As an airplane-crazy kid, Pat Napolitano had a picture of a Beechcraft Staggerwing on his bedroom wall. Today he flies one of the distinctive biplanes for Mid-Continent Instruments and Avionics.
With his trademark Fedora hat and leather jacket reminiscent of Howard Hughes, Napolitano and his unique corporate plane stand out on the ramp wherever he lands, especially after announcing his arrival with the distinctive “oooga” sound of a 1930s Klaxon horn.
“I’m the luckiest person in the world,” says Napolitano, 51, who has been a pilot since age 20.
As probably the most active Staggerwing pilot currently flying, he travels 20 to 30 weeks a year, during which he puts around 300 hours on the 75-year-old plane, which is based at the Fresno/Chandler Airport (KFCH) in California.
Napolitano’s job as Mid-Continent’s Western Regional Service Representative involves visiting customers and displaying the plane at various aviation events.
However, he’s not limited to traveling just the western U. S. and Napolitano flies east each year to Oshkosh and the “Beech Party” fly-in at the Beechcraft Heritage Museum in Tullahoma, Tennessee.
Ever generous with rides, Napolitano’s goal is to be an ambassador for aviation and to inspire young people to get into aviation.
“I owe it all to Todd,” says Pat, referring to Todd Winter, president and CEO of Mid-Continent, who decided in 2011 that he wanted a plane with “wow factor” to represent his 52-year-old company, which overhauls and manufactures instruments, avionics and advanced power solutions.
After considering Beavers, Spartan Executives and Howards, Winter settled on a Staggerwing as the right plane for the mission and he quickly told Napolitano to “find me one.”
Pat had only logged two hours in a Staggerwing prior to purchasing “Queenie,” as she is affectionaly known.
In addition to logging 2,000 hours in T-6s and 800 hours in various other tailwheel airplanes, he knew very little about the distinctive Beechcraft biplanes from the 1930s and 1940s except that he had liked them since childhood.
An A&P and IA, Napolitano had the knowledge to search the market for a good one and, in March 2012, he found NC79091 in North Carolina.
After completing the purchase, his first priority on the flight west was to stop in Wichita and introduce Queenie to Winter, her new owner.
After a few days in Wichita, Pat continued his journey to Fresno, where he landed on April 16, 2012, his 48th birthday.

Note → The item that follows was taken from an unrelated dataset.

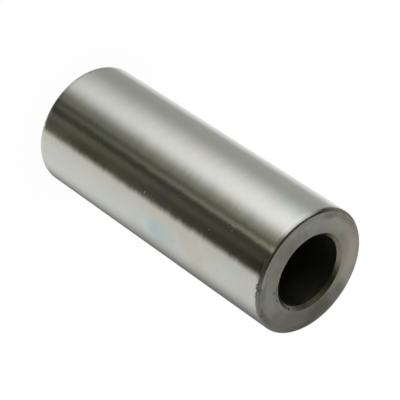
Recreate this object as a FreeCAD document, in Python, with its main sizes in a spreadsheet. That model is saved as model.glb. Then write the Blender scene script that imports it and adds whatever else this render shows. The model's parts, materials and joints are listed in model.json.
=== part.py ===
import FreeCAD, Part
import Sketcher
import math
import os

# Hollow piston pin, also called a gudgeon pin, of hardened and ground steel.
# It is one piece: a thick-walled tube with a plain through bore, two flat turned end faces,
# a 45 degree chamfer at each mouth of the bore and a 45 degree lead-in chamfer round each
# outer edge. A wide radius blends each lead-in into the ground outside, so that the pin
# slides into its bosses without scraping them.
# The origin is the centre of the lower end face, and +Z runs up the pin's axis.
# All lengths are in millimetres.

# Driving dimensions: alias, value as text, and what it measures
DRIVING_SIZES = (
    ("pin_length", "55", "end face to end face"),
    ("outer_diameter", "22", "ground outside"),
    ("bore_diameter", "12.5", "plain through bore"),
    ("lead_in_chamfer", "0.4", "45 degree chamfer of each outer edge, along either leg before its blend"),
    ("lead_in_blend", "0.65", "radius between a lead-in chamfer and the ground outside"),
    ("mouth_chamfer", "0.6", "45 degree chamfer of each bore mouth, along either leg"),
)

NODE = "piston_pin"
SHEET = "Sizes"
OUTPUT_FOLDER = "parts"

# How a sketch counts places: a line's two ends, and its own origin
PLACES = {"start": 1, "end": 2}
OPPOSITE = {"start": "end", "end": "start"}
CENTRE = {"line": -1, "place": "start"}


def make_size_sheet(doc):
    """Return the spreadsheet that holds each driving dimension under its own alias."""
    sheet = doc.addObject("Spreadsheet::Sheet", SHEET)
    for row, (alias, value, meaning) in enumerate(DRIVING_SIZES, start=1):
        sheet.set(f"A{row}", alias)
        sheet.set(f"B{row}", value)
        sheet.setAlias(f"B{row}", alias)
        sheet.set(f"C{row}", meaning)
    doc.recompute()
    return sheet


def origin_feature(body, role):
    """Return the body's own origin plane or axis that has this role."""
    return next(feature for feature in body.Origin.OriginFeatures if feature.Role == role)


def point(line, place):
    """Return a point of a sketch as the pair of numbers that its constraints take."""
    return line, PLACES[place]


def tie(sketch, kind, first, second, name, formula):
    """Hold the distance from one point of the sketch to another to a formula on the sheet."""
    step = sketch.getPoint(*second) - sketch.getPoint(*first)
    drawn = {"DistanceX": step.x, "DistanceY": step.y}[kind]
    index = sketch.addConstraint(Sketcher.Constraint(kind, *first, *second, drawn))
    sketch.renameConstraint(index, name)
    sketch.setExpression(f"Constraints.{name}", formula)


def section_corners(sheet):
    """Return the wall section's corners as (radius, height), once round from the lower bore mouth."""
    length = sheet.pin_length
    outside = sheet.outer_diameter / 2
    bore = sheet.bore_diameter / 2
    lead_in = sheet.lead_in_chamfer
    mouth = sheet.mouth_chamfer
    return (
        (bore, mouth),
        (bore + mouth, 0),
        (outside - lead_in, 0),
        (outside, lead_in),
        (outside, length - lead_in),
        (outside - lead_in, length),
        (bore + mouth, length),
        (bore, length - mouth),
    )


def draw_wall_section(body, sheet):
    """Return the closed section of the wall on one side of the axis, fully held by the sheet."""
    sketch = body.newObject("Sketcher::SketchObject", "wall_section")
    sketch.AttachmentSupport = [(origin_feature(body, "XZ_Plane"), "")]
    sketch.MapMode = "FlatFace"

    corners = [FreeCAD.Vector(radius, height, 0) for radius, height in section_corners(sheet)]
    lines = [
        sketch.addGeometry(Part.LineSegment(corner, following), False)
        for corner, following in zip(corners, corners[1:] + corners[:1])
    ]
    for line, following in zip(lines, lines[1:] + lines[:1]):
        joined = (*point(line, "end"), *point(following, "start"))
        sketch.addConstraint(Sketcher.Constraint("Coincident", *joined))

    low_mouth, low_face, low_lead, outside, high_lead, high_face, high_mouth, bore = lines
    sketch.addConstraint(Sketcher.Constraint("Horizontal", low_face))
    sketch.addConstraint(Sketcher.Constraint("Horizontal", high_face))
    sketch.addConstraint(Sketcher.Constraint("Vertical", outside))
    sketch.addConstraint(Sketcher.Constraint("Vertical", bore))

    # The lower face lies at the origin's height, and the rest is measured from the pin's axis
    centre = point(**CENTRE)
    on_base = (*point(low_face, "start"), centre[0])
    sketch.addConstraint(Sketcher.Constraint("PointOnObject", *on_base))
    bore_foot = point(bore, "start")
    outside_foot = point(outside, "start")
    top = point(high_face, "start")
    tie(sketch, "DistanceX", centre, bore_foot, "bore_radius", f"{SHEET}.bore_diameter / 2")
    tie(sketch, "DistanceX", centre, outside_foot, "outer_radius", f"{SHEET}.outer_diameter / 2")
    tie(sketch, "DistanceY", centre, top, "length", f"{SHEET}.pin_length")

    # Each chamfer: its name, its line, its leg on the sheet, its inner end and its lower end
    chamfers = (
        ("low_mouth", low_mouth, "mouth_chamfer", "start", "end"),
        ("low_lead", low_lead, "lead_in_chamfer", "start", "start"),
        ("high_lead", high_lead, "lead_in_chamfer", "end", "start"),
        ("high_mouth", high_mouth, "mouth_chamfer", "end", "end"),
    )
    for name, line, leg, inner, lower in chamfers:
        across = (point(line, inner), point(line, OPPOSITE[inner]))
        along = (point(line, lower), point(line, OPPOSITE[lower]))
        tie(sketch, "DistanceX", *across, f"{name}_across", f"{SHEET}.{leg}")
        tie(sketch, "DistanceY", *along, f"{name}_along", f"{SHEET}.{leg}")
    return sketch


def circles_of_radius(shape, radius):
    """Return the names of the circular edges that have this radius."""
    return [
        f"Edge{number}"
        for number, edge in enumerate(shape.Edges, start=1)
        if isinstance(edge.Curve, Part.Circle) and math.isclose(edge.Curve.Radius, radius)
    ]


def make_pin(doc, sheet):
    """Return the pin's body: its wall section turned about the axis, with both lead-ins blended."""
    body = doc.addObject("PartDesign::Body", NODE)
    body.Label = NODE
    body.Placement = FreeCAD.Placement()
    section = draw_wall_section(body, sheet)
    doc.recompute()

    turned = body.newObject("PartDesign::Revolution", "turned_tube")
    turned.Profile = section
    turned.ReferenceAxis = (origin_feature(body, "Z_Axis"), [""])
    turned.Angle = 360
    section.Visibility = False
    doc.recompute()

    # Each lead-in chamfer meets the outside in a circle as large as the pin
    blends = body.newObject("PartDesign::Fillet", "lead_in_blends")
    blends.Base = (turned, circles_of_radius(turned.Shape, sheet.outer_diameter / 2))
    blends.setExpression("Radius", f"{SHEET}.lead_in_blend")
    doc.recompute()
    return body


def check_document(doc, body):
    """Stop if an object failed to compute, a sketch is loose or the pin isn't one sound solid."""
    failed = [o.Label for o in doc.Objects if "Invalid" in o.State or "Error" in o.State]
    if failed:
        raise RuntimeError(f"failed to compute: {failed}")
    sketches = [o for o in doc.Objects if o.isDerivedFrom("Sketcher::SketchObject")]
    loose = [sketch.Label for sketch in sketches if not sketch.FullyConstrained]
    if loose:
        raise RuntimeError(f"sketch not fully constrained: {loose}")
    shape = body.Shape
    if shape.isNull() or not shape.isValid() or len(shape.Solids) != 1:
        raise RuntimeError(f"{body.Label} isn't one sound solid")


def main():
    """Model the pin, check it and write its STEP file."""
    doc = FreeCAD.newDocument("piston_pin_model")
    sheet = make_size_sheet(doc)
    pin = make_pin(doc, sheet)
    check_document(doc, pin)
    os.makedirs(OUTPUT_FOLDER, exist_ok=True)
    pin.Shape.exportStep(f"{OUTPUT_FOLDER}/{pin.Label}.step")
    print(f"{pin.Label}: {pin.Shape.Volume:.1f} cubic mm")


main()
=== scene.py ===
"""Looks of a hollow piston pin: a ground and lapped steel tube with turned ends, in a plain white studio."""

import json
import logging
import math
from dataclasses import dataclass
from enum import Enum
from typing import Any

import bpy
from mathutils import Matrix, Vector


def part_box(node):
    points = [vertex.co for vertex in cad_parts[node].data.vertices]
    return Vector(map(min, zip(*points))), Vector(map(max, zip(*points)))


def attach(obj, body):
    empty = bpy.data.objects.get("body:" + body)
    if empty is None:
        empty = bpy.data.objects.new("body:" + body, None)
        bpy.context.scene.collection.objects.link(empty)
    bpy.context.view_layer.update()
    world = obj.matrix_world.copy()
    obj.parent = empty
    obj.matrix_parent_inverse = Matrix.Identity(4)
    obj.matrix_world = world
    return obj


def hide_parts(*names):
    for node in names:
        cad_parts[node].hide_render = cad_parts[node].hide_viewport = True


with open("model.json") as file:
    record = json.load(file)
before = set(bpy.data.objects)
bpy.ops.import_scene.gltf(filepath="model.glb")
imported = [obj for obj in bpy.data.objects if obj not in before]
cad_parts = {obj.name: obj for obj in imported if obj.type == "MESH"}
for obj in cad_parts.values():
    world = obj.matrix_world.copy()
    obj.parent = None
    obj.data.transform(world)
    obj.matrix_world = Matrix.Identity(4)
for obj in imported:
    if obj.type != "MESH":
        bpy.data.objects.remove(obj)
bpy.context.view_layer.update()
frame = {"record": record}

log = logging.getLogger("piston_pin")

NODE = "piston_pin"
BODY = "root"

# Lengths of the pin are written in millimetres, and Blender's unit is the metre
MM = 0.001
PER_MM = 1000.0

# A Mix node has one output for each kind of value, and this is its colour
MIXED_COLOUR = 2

# Most of a noise texture's values lie between these two
NOISE_SPAN = (0.3, 0.7)

# A mark is whole out to the first share of its own reach, and gone at the second
MARK_EDGE = (0.2, 1.1)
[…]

Napolitano soon connected with Wade McNabb, then CEO and curator of the Beechcraft Heritage Museum, the repository of everything related to the history of Staggerwings, and McNabb provided valuable guidance regarding the care and feeding of his new purchase.
Mid-Continent’s Staggerwing was originally certified as a GB-2 and sold to the U. S. Navy in September 1941. The biplane’s certification paperwork was signed by Lloyd Stearman and Winter and Napolitano were thrilled to have Stearman’s son, 94-year-old Dr. William Lloyd Stearman, sign the plane during AirVenture 2016.
After its wartime service, the Staggerwing was re-certified as a standard D17S and sold on the civilian market in 1946 for $5,400, or about $67,000 today.
The plane has accumulated 4,800 hours over the past 75 years, with 900 of those flown by Napolitano, who personally installed a new R985 radial engine about 500 hours ago.
After flying the Staggerwing for a couple of years, the decision was made to send it to Staggerwing expert Mike Stanko of Gemco Aviation at Elser Airport (4G4), near Youngstown, Ohio, where it underwent several months of a re-restoration.
“We have one of the best maintained Staggerwings in the country,” says Napolitano, who carries a large toolbox in the back of the plane, along with the lightweight collapsible aluminum tow bar he designed.
At this year’s Beech Party, other Staggerwing owners were glad to have access to Pat’s tools to fix minor squawks.
Although the Staggerwing is an antique airplane, its panel is up-to-date and features the latest Mid-Continent products and a Garmin GTN750. After flying VFR for most of his career, Napolitano earned his Instrument Rating this past March, but he still does not fly “hard” IFR.
Although the plane is equipped with a good autopilot, Napolitano prefers to hand-fly, except on long trips.
Also, in the interest of safety, he limits his himself to around five hours of flying per day.
“I’m lucky to have a one-of-a-kind job that I love,” said Napolitano as he prepared to take another group of Beech Party attendees on their first ride in a Staggerwing. “Todd wants me to share the plane and I’m happy to do it.”